— WHAT THE TASK REQUIRES —
Give the records back in full, exactly as they read.

BEGIN

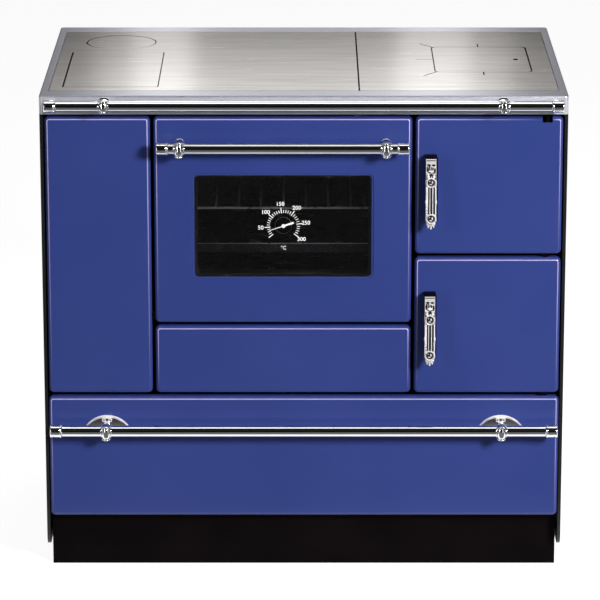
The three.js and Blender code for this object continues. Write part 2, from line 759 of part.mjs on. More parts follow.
// ---------------------------------------------------------------- oven door
function ovenDoor() {
  const door = frontGroup(ovenDoorX, ovenDoorBottom);
  const middle = ovenDoorHeight / 2;
  const windowY = windowRise + windowHeight / 2;
  const { body, hollow } = enamelPan(ovenDoorWidth, ovenDoorHeight);
  const opening = flatPlate(windowWidth, windowHeight, windowCorner, -panelDepth, lap, 5);
  opening.translate(0, windowY - middle, 0);
  const pinHole = rod(
    hingeRadius + clearance, [-ovenDoorWidth, ovenHingeRise - middle, -hingeDepth],
    [ovenDoorWidth, ovenHingeRise - middle, -hingeDepth], 20);
  piece(door, 'oven_door_panel', enamel, cut(body, [hollow, opening, pinHole]), 0, middle, 0);

  const glassWidth = windowWidth + 2 * windowOverlap;
  const glassHeight = windowHeight + 2 * windowOverlap;
  const glassBack = -panelSheet - clearance - glassThickness;
  const pane = flatPlate(
    glassWidth, glassHeight, windowCorner, glassBack, -panelSheet - clearance, 4);
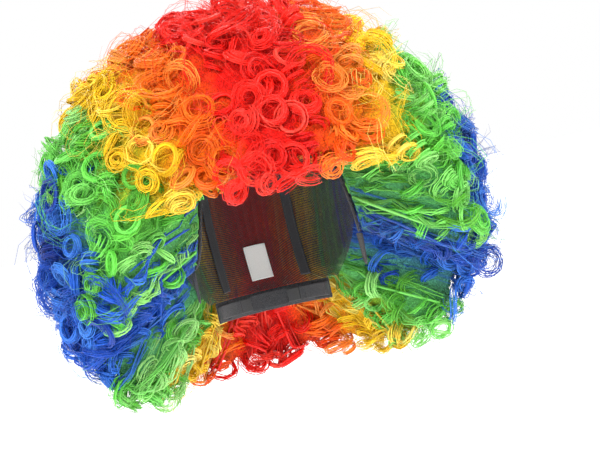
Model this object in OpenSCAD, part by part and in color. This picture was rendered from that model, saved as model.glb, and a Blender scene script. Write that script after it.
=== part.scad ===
// Rainbow curly costume wig: a stretch cap, its weft rows, the curly hair
// and the two hook-and-loop size adjusters at the nape.
// The face looks along -Y, the wearer's left is +X and +Z is up.
// The origin is the centre of the head inside the cap, level with the ear tops.
// "lat" is the angle from the head's middle plane towards an ear.
// "turn" goes round the left-right axis: 0 is the face, 90 the top, 180 the back.

/* [Head and cap] */
// Width of the head that the cap fits
head_w = 156; // [140:1:170]
// Length of the head from forehead to back
head_l = 196; // [180:1:212]
// Height of the crown over the ear tops
crown_h = 108; // [98:1:120]
// Turn of the hairline at the forehead
front_mid = 28; // [20:1:36]
// How far the hairline drops in front of the ears
front_drop = 75; // [60:1:80]
// Turn of the cap's edge at the middle of the nape
nape_mid = 215; // [208:1:220]
// How far the cap's edge drops behind the ears
nape_drop = 22; // [14:1:26]
// Thickness of the stretch net
net_t = 0.8; // [0.5:0.1:1.2]
// Lat of the seams between the crown net and the side nets
seam_lat = 28; // [25:0.5:30]
// Lat at which the side nets end over the ears
ear_lat = 86; // [84:0.5:87]

/* [Hair] */
// Half of the hair's overall width
hair_half_w = 200; // [160:1:240]
// Half of the hair's overall depth
hair_half_l = 175; // [140:1:210]
// Height of the hair's own dome
hair_h = 195; // [160:1:230]
// How far the hair's centre sits behind the head's centre
hair_back = 12; // [0:1:20]
// How far the hair's centre sits below the ear tops
hair_sink = 7; // [0:1:15]
// Depth of the lumps that the curls make
lump = 3.5; // [0:0.5:5]
// Space between the cap's weft rows and the hair
root_gap = 0.8; // [0.6:0.1:1.2]
// Share of the way over the cap at which the hair's roots end, over the nape band
root_end = 0.955; // [0.94:0.005:0.965]
// Angle left open between neighbouring locks
lock_gap = 0.5; // [0.3:0.1:1]
// Share by which the middle colours draw together at the forehead and the nape
band_narrow = 0.5; // [0:0.05:0.6]

/* [Weft rows] */
// Width of a weft row
weft_w = 3.2; // [2:0.2:4]
// Thickness of a weft row
weft_t = 1; // [0.6:0.1:1.4]
// Space between the net and a weft row
weft_gap = 0.4; // [0.3:0.1:0.6]

/* [Bands and tapes] */
// Width of the front band
front_band_w = 14; // [8:1:18]
// Thickness of the front band and the seam tapes
tape_t = 1.2; // [0.8:0.1:1.6]
// Width of a seam tape
tape_w = 9; // [6:1:12]
// Space between the net and what is sewn inside it
sewn_gap = 0.5; // [0.4:0.1:0.8]
// Space between the net's edge and the top of the nape band
nape_gap = 0.3; // [0.2:0.1:1]
// Height of the nape band
nape_h = 18; // [14:1:24]
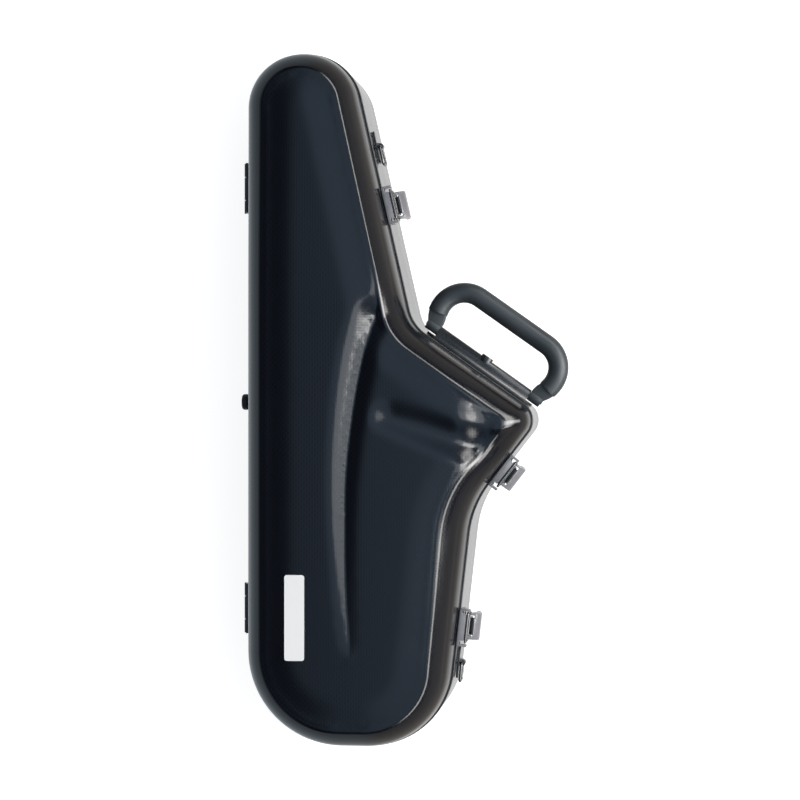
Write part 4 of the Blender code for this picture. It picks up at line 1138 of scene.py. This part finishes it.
def make_world():
    """White to the eye and even on matt surfaces. Mirrored are a ceiling panel, a window and a side glow."""
    world = bpy.data.worlds.new("studio_world")
    bpy.context.scene.world = world
    world.use_nodes = True
    tree = world.node_tree
    tree.nodes.clear()
    rays = tree.nodes.new("ShaderNodeLightPath")
    way = tree.nodes.new("ShaderNodeTexCoord").outputs["Generated"]
    split = tree.nodes.new("ShaderNodeSeparateXYZ")
    tree.links.new(way, split.inputs[0])
    x, y, z = split.outputs
    spread = sums(tree, "ADD", ranged(tree, x, *panel_across), ranged(tree, y, *panel_along))
    panel = product(tree, spread, ranged(tree, x, *panel_left_end), ranged(tree, z, *panel_height))
    window_rise = product(tree, ranged(tree, z, *window_foot), ranged(tree, z, *window_head))
    window = product(tree, window_rise, ranged(tree, x, *window_side))
    glow = product(tree, ranged(tree, z, *glow_height), ranged(tree, x, *glow_side))
    tone = blended(tree, sums(tree, "MINIMUM", window, 1.0), panel_tone, window_tone)
    mirrored = background(tree, tone, sums(tree, "ADD", sums(tree, "ADD", panel, window), glow))
    even = background(tree, (*even_tone, 1), even_strength)
    white = background(tree, (1, 1, 1, 1), 1.0)
    by_gloss = mixed_shader(tree, rays.outputs["Is Glossy Ray"], even, mirrored)
    by_eye = mixed_shader(tree, rays.outputs["Is Camera Ray"], by_gloss, white)
    tree.links.new(by_eye, tree.nodes.new("ShaderNodeOutputWorld").inputs["Surface"])


def make_lamp(name, place, width, length, power, colour):
    light = bpy.data.lights.new(name, "AREA")
    light.shape = "RECTANGLE"
    light.size = width
    light.size_y = length
    light.energy = power
    light.color = colour
    lamp = bpy.data.objects.new(name, light)
    bpy.context.scene.collection.objects.link(lamp)
    lamp.location = place
    lamp.rotation_euler = (Vector(lamp_target) - Vector(place)).to_track_quat("-Z", "Y").to_euler()


def make_camera():
    """Looks down at the lid from the handle side, with the neck end up."""
    data = bpy.data.cameras.new("camera")
    data.lens = camera_lens
    data.sensor_width = camera_sensor
    data.clip_start = camera_near
    camera = bpy.data.objects.new("camera", data)
    bpy.context.scene.collection.objects.link(camera)
    place = Vector(camera_place)
    look = (Vector(camera_target) - place).normalized()
    up = Vector((0, 1, 0))
    side = look.cross(up).normalized()
    up = side.cross(look)
    turn = Matrix((side, up, -look)).transposed()
    camera.matrix_world = Matrix.Translation(place) @ turn.to_4x4()
    bpy.context.scene.camera = camera


make_camera()
make_floor()
make_world()
for lamp in lamps:
    make_lamp(*lamp)
for step in (
    make_lid_shell, make_base_shell, make_rims, make_carried_hardware, make_grip, make_handle_tabs,
    make_lever_caps, make_screws, make_base_liner, make_lid_liner,
):
    step()

bpy.context.scene.view_settings.view_transform = "Standard"
bpy.context.view_layer.update()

END

— SOLUTION TO THIS TASK —
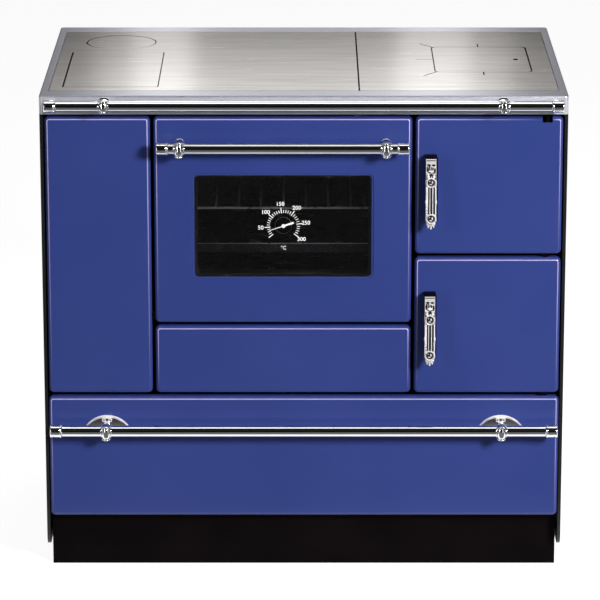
The three.js and Blender code for this object continues. Write part 2, from line 759 of part.mjs on. More parts follow.
// ---------------------------------------------------------------- oven door
function ovenDoor() {
  const door = frontGroup(ovenDoorX, ovenDoorBottom);
  const middle = ovenDoorHeight / 2;
  const windowY = windowRise + windowHeight / 2;
  const { body, hollow } = enamelPan(ovenDoorWidth, ovenDoorHeight);
  const opening = flatPlate(windowWidth, windowHeight, windowCorner, -panelDepth, lap, 5);
  opening.translate(0, windowY - middle, 0);
  const pinHole = rod(
    hingeRadius + clearance, [-ovenDoorWidth, ovenHingeRise - middle, -hingeDepth],
    [ovenDoorWidth, ovenHingeRise - middle, -hingeDepth], 20);
  piece(door, 'oven_door_panel', enamel, cut(body, [hollow, opening, pinHole]), 0, middle, 0);

  const glassWidth = windowWidth + 2 * windowOverlap;
  const glassHeight = windowHeight + 2 * windowOverlap;
  const glassBack = -panelSheet - clearance - glassThickness;
  const pane = flatPlate(
    glassWidth, glassHeight, windowCorner, glassBack, -panelSheet - clearance, 4);
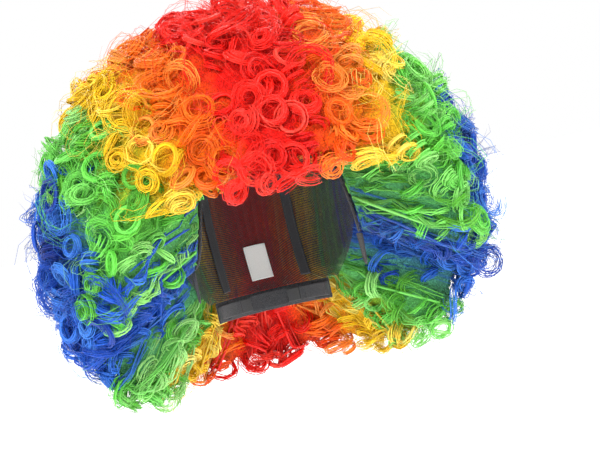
Model this object in OpenSCAD, part by part and in color. This picture was rendered from that model, saved as model.glb, and a Blender scene script. Write that script after it.
=== part.scad ===
// Rainbow curly costume wig: a stretch cap, its weft rows, the curly hair
// and the two hook-and-loop size adjusters at the nape.
// The face looks along -Y, the wearer's left is +X and +Z is up.
// The origin is the centre of the head inside the cap, level with the ear tops.
// "lat" is the angle from the head's middle plane towards an ear.
// "turn" goes round the left-right axis: 0 is the face, 90 the top, 180 the back.

/* [Head and cap] */
// Width of the head that the cap fits
head_w = 156; // [140:1:170]
// Length of the head from forehead to back
head_l = 196; // [180:1:212]
// Height of the crown over the ear tops
crown_h = 108; // [98:1:120]
// Turn of the hairline at the forehead
front_mid = 28; // [20:1:36]
// How far the hairline drops in front of the ears
front_drop = 75; // [60:1:80]
// Turn of the cap's edge at the middle of the nape
nape_mid = 215; // [208:1:220]
// How far the cap's edge drops behind the ears
nape_drop = 22; // [14:1:26]
// Thickness of the stretch net
net_t = 0.8; // [0.5:0.1:1.2]
// Lat of the seams between the crown net and the side nets
seam_lat = 28; // [25:0.5:30]
// Lat at which the side nets end over the ears
ear_lat = 86; // [84:0.5:87]

/* [Hair] */
// Half of the hair's overall width
hair_half_w = 200; // [160:1:240]
// Half of the hair's overall depth
hair_half_l = 175; // [140:1:210]
// Height of the hair's own dome
hair_h = 195; // [160:1:230]
// How far the hair's centre sits behind the head's centre
hair_back = 12; // [0:1:20]
// How far the hair's centre sits below the ear tops
hair_sink = 7; // [0:1:15]
// Depth of the lumps that the curls make
lump = 3.5; // [0:0.5:5]
// Space between the cap's weft rows and the hair
root_gap = 0.8; // [0.6:0.1:1.2]
// Share of the way over the cap at which the hair's roots end, over the nape band
root_end = 0.955; // [0.94:0.005:0.965]
// Angle left open between neighbouring locks
lock_gap = 0.5; // [0.3:0.1:1]
// Share by which the middle colours draw together at the forehead and the nape
band_narrow = 0.5; // [0:0.05:0.6]

/* [Weft rows] */
// Width of a weft row
weft_w = 3.2; // [2:0.2:4]
// Thickness of a weft row
weft_t = 1; // [0.6:0.1:1.4]
// Space between the net and a weft row
weft_gap = 0.4; // [0.3:0.1:0.6]

/* [Bands and tapes] */
// Width of the front band
front_band_w = 14; // [8:1:18]
// Thickness of the front band and the seam tapes
tape_t = 1.2; // [0.8:0.1:1.6]
// Width of a seam tape
tape_w = 9; // [6:1:12]
// Space between the net and what is sewn inside it
sewn_gap = 0.5; // [0.4:0.1:0.8]
// Space between the net's edge and the top of the nape band
nape_gap = 0.3; // [0.2:0.1:1]
// Height of the nape band
nape_h = 18; // [14:1:24]
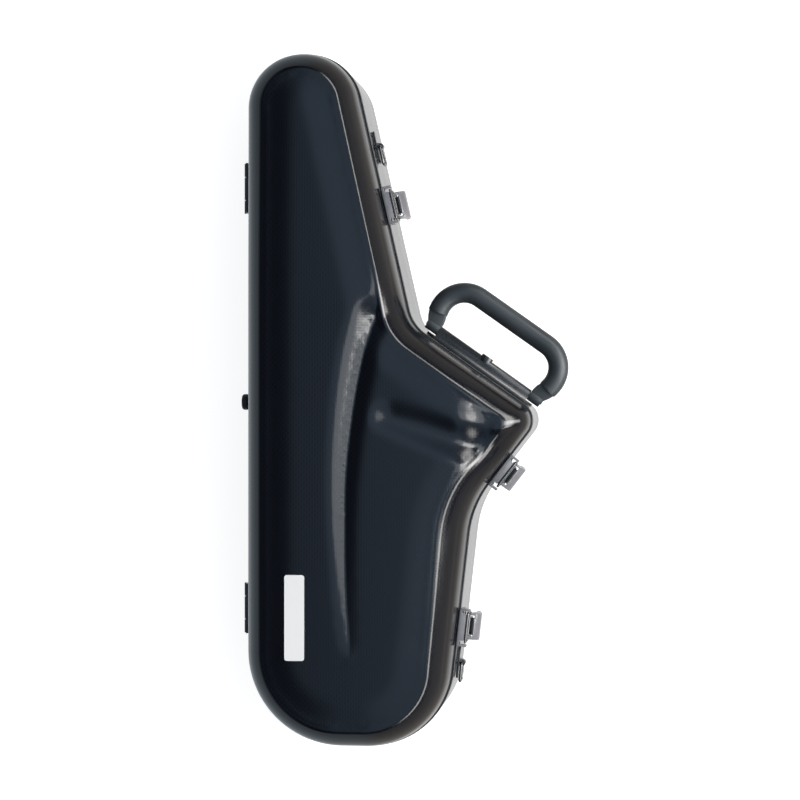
Write part 4 of the Blender code for this picture. It picks up at line 1138 of scene.py. This part finishes it.
def make_world():
    """White to the eye and even on matt surfaces. Mirrored are a ceiling panel, a window and a side glow."""
    world = bpy.data.worlds.new("studio_world")
    bpy.context.scene.world = world
    world.use_nodes = True
    tree = world.node_tree
    tree.nodes.clear()
    rays = tree.nodes.new("ShaderNodeLightPath")
    way = tree.nodes.new("ShaderNodeTexCoord").outputs["Generated"]
    split = tree.nodes.new("ShaderNodeSeparateXYZ")
    tree.links.new(way, split.inputs[0])
    x, y, z = split.outputs
    spread = sums(tree, "ADD", ranged(tree, x, *panel_across), ranged(tree, y, *panel_along))
    panel = product(tree, spread, ranged(tree, x, *panel_left_end), ranged(tree, z, *panel_height))
    window_rise = product(tree, ranged(tree, z, *window_foot), ranged(tree, z, *window_head))
    window = product(tree, window_rise, ranged(tree, x, *window_side))
    glow = product(tree, ranged(tree, z, *glow_height), ranged(tree, x, *glow_side))
    tone = blended(tree, sums(tree, "MINIMUM", window, 1.0), panel_tone, window_tone)
    mirrored = background(tree, tone, sums(tree, "ADD", sums(tree, "ADD", panel, window), glow))
    even = background(tree, (*even_tone, 1), even_strength)
    white = background(tree, (1, 1, 1, 1), 1.0)
    by_gloss = mixed_shader(tree, rays.outputs["Is Glossy Ray"], even, mirrored)
    by_eye = mixed_shader(tree, rays.outputs["Is Camera Ray"], by_gloss, white)
    tree.links.new(by_eye, tree.nodes.new("ShaderNodeOutputWorld").inputs["Surface"])


def make_lamp(name, place, width, length, power, colour):
    light = bpy.data.lights.new(name, "AREA")
    light.shape = "RECTANGLE"
    light.size = width
    light.size_y = length
    light.energy = power
    light.color = colour
    lamp = bpy.data.objects.new(name, light)
    bpy.context.scene.collection.objects.link(lamp)
    lamp.location = place
    lamp.rotation_euler = (Vector(lamp_target) - Vector(place)).to_track_quat("-Z", "Y").to_euler()


def make_camera():
    """Looks down at the lid from the handle side, with the neck end up."""
    data = bpy.data.cameras.new("camera")
    data.lens = camera_lens
    data.sensor_width = camera_sensor
    data.clip_start = camera_near
    camera = bpy.data.objects.new("camera", data)
    bpy.context.scene.collection.objects.link(camera)
    place = Vector(camera_place)
    look = (Vector(camera_target) - place).normalized()
    up = Vector((0, 1, 0))
    side = look.cross(up).normalized()
    up = side.cross(look)
    turn = Matrix((side, up, -look)).transposed()
    camera.matrix_world = Matrix.Translation(place) @ turn.to_4x4()
    bpy.context.scene.camera = camera


make_camera()
make_floor()
make_world()
for lamp in lamps:
    make_lamp(*lamp)
for step in (
    make_lid_shell, make_base_shell, make_rims, make_carried_hardware, make_grip, make_handle_tabs,
    make_lever_caps, make_screws, make_base_liner, make_lid_liner,
):
    step()

bpy.context.scene.view_settings.view_transform = "Standard"
bpy.context.view_layer.update()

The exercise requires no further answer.